第三話 二十歳のとき、なに考えてた?
上の階の病室に、ブルトカンとういう20歳の女の子がいました。(エチオピアでも人気の名前があって、ブルトカンという名前も多いです。)
窓のすぐ下のベッドでいつ見てもぐったりしていました。
体は本当にやせ細って、とても小さく、頭髪は抜け落ちて、肌はすべて干からびた状態のようになっていて、目はうつろで。つばを自分で飲み込むのも辛そうでした。
あんまりにひどい状態で。
こういう子の場合、本人もだいたいの自分の年齢わかっていますが、かろうじて話してくれる小さな声のトーンで、この子がまだ若いんだってことが私もわかります。
とても小さなかわいい声で、
「チャラカー、お砂糖たっぷりのあったかいチャイが欲しいの」
ってがんばって声を出して教えてくれる子でした。
常にひどい下痢と、嘔吐をしていて、自分で立ち上がる力がなく、カルテには、HIVポジティブの可能性があるため、血液検査をさせるようにと指示が書いてありました。

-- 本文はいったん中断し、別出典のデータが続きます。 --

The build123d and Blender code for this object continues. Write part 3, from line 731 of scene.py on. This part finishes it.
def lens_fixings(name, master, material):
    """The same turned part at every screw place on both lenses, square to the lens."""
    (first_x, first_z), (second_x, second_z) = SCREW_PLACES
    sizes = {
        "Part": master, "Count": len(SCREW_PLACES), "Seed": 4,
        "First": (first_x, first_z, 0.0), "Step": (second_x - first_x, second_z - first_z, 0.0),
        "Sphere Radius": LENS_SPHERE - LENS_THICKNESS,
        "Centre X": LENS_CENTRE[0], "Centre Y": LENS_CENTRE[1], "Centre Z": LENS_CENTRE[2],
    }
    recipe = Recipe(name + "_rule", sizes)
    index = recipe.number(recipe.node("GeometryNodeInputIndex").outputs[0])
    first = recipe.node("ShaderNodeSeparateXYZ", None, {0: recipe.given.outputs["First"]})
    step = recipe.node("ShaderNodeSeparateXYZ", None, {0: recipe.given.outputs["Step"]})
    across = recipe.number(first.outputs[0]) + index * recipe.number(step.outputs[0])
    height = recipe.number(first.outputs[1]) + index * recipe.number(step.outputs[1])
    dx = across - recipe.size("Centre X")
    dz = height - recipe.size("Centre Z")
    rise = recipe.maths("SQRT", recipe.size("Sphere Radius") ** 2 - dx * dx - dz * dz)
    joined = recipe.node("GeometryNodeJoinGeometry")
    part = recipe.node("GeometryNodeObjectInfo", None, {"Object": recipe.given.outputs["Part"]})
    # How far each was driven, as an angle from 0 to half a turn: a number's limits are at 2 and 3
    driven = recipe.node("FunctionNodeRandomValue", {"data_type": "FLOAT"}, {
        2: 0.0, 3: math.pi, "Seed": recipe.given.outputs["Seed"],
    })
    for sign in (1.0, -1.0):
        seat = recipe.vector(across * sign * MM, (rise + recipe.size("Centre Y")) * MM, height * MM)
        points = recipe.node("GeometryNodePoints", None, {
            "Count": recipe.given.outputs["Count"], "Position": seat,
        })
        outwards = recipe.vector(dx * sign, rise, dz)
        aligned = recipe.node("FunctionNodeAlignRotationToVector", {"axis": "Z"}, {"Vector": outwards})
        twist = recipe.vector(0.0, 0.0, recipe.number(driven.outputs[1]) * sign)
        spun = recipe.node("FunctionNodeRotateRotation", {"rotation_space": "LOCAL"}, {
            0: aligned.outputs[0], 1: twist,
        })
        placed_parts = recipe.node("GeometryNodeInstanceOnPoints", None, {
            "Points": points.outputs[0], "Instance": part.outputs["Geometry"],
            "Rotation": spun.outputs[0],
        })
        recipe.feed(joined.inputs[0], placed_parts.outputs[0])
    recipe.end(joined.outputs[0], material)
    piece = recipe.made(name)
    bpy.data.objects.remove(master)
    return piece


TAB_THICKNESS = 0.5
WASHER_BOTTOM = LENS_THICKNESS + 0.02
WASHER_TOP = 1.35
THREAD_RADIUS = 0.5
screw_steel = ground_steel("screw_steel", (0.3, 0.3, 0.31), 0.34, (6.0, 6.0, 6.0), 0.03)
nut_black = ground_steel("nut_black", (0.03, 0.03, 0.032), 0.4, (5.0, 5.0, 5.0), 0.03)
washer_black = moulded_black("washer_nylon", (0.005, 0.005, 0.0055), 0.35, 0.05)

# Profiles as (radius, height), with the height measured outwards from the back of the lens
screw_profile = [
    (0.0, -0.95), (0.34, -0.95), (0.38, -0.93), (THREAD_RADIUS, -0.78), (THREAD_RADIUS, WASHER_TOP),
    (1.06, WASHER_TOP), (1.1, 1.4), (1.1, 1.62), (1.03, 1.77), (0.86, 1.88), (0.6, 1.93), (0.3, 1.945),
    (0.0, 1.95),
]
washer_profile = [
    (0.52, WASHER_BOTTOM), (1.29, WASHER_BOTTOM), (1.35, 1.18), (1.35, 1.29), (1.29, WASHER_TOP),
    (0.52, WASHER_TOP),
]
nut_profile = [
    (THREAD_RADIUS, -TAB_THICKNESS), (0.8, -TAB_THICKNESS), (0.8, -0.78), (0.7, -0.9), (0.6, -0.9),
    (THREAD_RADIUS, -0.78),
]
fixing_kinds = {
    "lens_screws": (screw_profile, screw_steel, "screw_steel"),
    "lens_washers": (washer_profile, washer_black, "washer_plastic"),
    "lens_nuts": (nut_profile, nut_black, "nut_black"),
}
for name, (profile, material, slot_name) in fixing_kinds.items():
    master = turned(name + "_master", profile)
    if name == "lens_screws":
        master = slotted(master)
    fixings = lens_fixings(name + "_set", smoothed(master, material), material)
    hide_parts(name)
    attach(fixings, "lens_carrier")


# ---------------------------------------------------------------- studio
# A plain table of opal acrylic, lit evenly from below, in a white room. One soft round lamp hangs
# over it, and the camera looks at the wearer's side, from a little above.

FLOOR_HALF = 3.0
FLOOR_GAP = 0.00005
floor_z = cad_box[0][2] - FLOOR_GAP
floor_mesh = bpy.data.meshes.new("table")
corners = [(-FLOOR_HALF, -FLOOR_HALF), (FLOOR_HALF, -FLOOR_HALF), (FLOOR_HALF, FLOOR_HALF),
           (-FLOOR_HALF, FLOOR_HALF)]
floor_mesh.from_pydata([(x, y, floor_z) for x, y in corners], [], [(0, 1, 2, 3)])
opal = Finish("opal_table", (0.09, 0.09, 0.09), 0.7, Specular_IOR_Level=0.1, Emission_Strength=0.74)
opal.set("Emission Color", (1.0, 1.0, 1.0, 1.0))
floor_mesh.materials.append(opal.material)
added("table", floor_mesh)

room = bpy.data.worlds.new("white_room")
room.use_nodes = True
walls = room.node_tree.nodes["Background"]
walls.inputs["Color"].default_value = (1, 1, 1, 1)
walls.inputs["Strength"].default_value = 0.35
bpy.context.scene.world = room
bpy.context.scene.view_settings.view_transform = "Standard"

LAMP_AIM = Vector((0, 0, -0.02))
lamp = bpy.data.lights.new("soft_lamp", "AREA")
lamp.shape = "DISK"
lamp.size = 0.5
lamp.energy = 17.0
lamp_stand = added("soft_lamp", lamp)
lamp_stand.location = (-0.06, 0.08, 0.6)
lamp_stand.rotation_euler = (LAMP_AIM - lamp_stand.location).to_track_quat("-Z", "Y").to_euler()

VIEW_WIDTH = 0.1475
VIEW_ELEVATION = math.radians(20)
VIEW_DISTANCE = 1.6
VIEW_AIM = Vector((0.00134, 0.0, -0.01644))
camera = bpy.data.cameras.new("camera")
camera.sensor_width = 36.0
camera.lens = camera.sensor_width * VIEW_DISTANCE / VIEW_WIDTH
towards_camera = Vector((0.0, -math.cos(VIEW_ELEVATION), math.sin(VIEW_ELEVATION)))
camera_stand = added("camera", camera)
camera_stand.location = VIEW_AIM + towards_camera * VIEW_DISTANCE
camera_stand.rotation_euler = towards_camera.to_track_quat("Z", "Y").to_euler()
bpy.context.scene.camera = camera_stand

いつもぐじゃぐじゃに下痢をしていて「布換えて」って自分からは言わず、私が来るのをずっと待ってくれていました。
私が、
「排泄したあと、すぐ呼んでくれれば布すぐ換えるからね。気にせずいつでも呼んでね」
っていつも伝えていたのですが、
「チャラカ たくさんお仕事あるもん。私大丈夫だよ」
って答えがいつも返ってきて本当に優しい子で。
私だったらすぐ換えて欲しくて我慢できずにいると思うのに…。
ドクターを探して、ブルトカンがまだ血液検査を受けにいっていないことを伝えました。
ドクターが、「彼女はもうすごく弱っていて、みんなで持ち上げて手伝っても、もう車いすに乗っているだけの体力すらないんだよ。どうしようもないよ。」と言いました。
こういう子を見るたびに、神様はどうして…。っていつも思ってしまいます。
ブルトカンは、ふとした拍子に私のおへそにあいているピアス、見つけて。
109のショップで店員をしていたときに強制的に開けさせられたヘソピアス、それを触るのが好きな子でした。
この子と同じ20歳の頃、私は何をしていたかなって思いました。
“東京の短大”って響きにあこがれて、“卒業さえできればいいやー”って感じで短大にいって、また響きにあこがれて渋谷の109の人気のあったショップに就職して、週3回日サロ通いが社訓で、いかに黒くなるか、次の髪のエクステはどんなのにするかとか彼氏のこととか、遊びにいくことばっかり考えていて自分の日常のことだけで。
死と向き合ったり、貧しい国の人たちのこと真剣に考えることもそこまで多くなくて。
どうして神様はここまで違う人生を…って思ってしまいます。
この子が何をしたってゆうんだろう…。
ブルトカンは、いつも私が医療用の手袋なしでブルトカンに触ろうとするとどんなに苦しんで痛がっていても
「チャラカ、手袋、手袋して」
って私への感染をすごく気にかけてくれて。
トルナシもそうでした。
トルナシも口のまわりの損傷もひどかったため言葉を出すときに痛みがあったのに、
でもいつも「チャラカ 手袋して。 チャラカにうつっちゃう」って言って。
手袋がなくなってしまって遠くの病棟にあるときでも私が手袋、持ってくるの待っていてくれていました。
他の患者さんも自分の損傷部分からでている臭いを気にして、
「チャラカマスクして、私、臭くてごめんね…」って。
そんな時いつも、
「臭くないよー。私の頭のが臭いんだよーこんなに長いくせにしばらく洗ってないもん」
って冗談ぽく言ったりしてました。
ブルトカンは、たくさん痛みに耐えてがんばっていましたが、数日後、静かに息をひきとりました。
亡くなった後のことは、やっぱりわかりませんが、天国があったとしても、来世があったとしてもいつもいつも思うことですが、
たくさんたくさん苦しんで、悲しい思いもたくさんした分、どうかこの子たちがたくさん笑顔で幸せでありますようにって思うばかりです。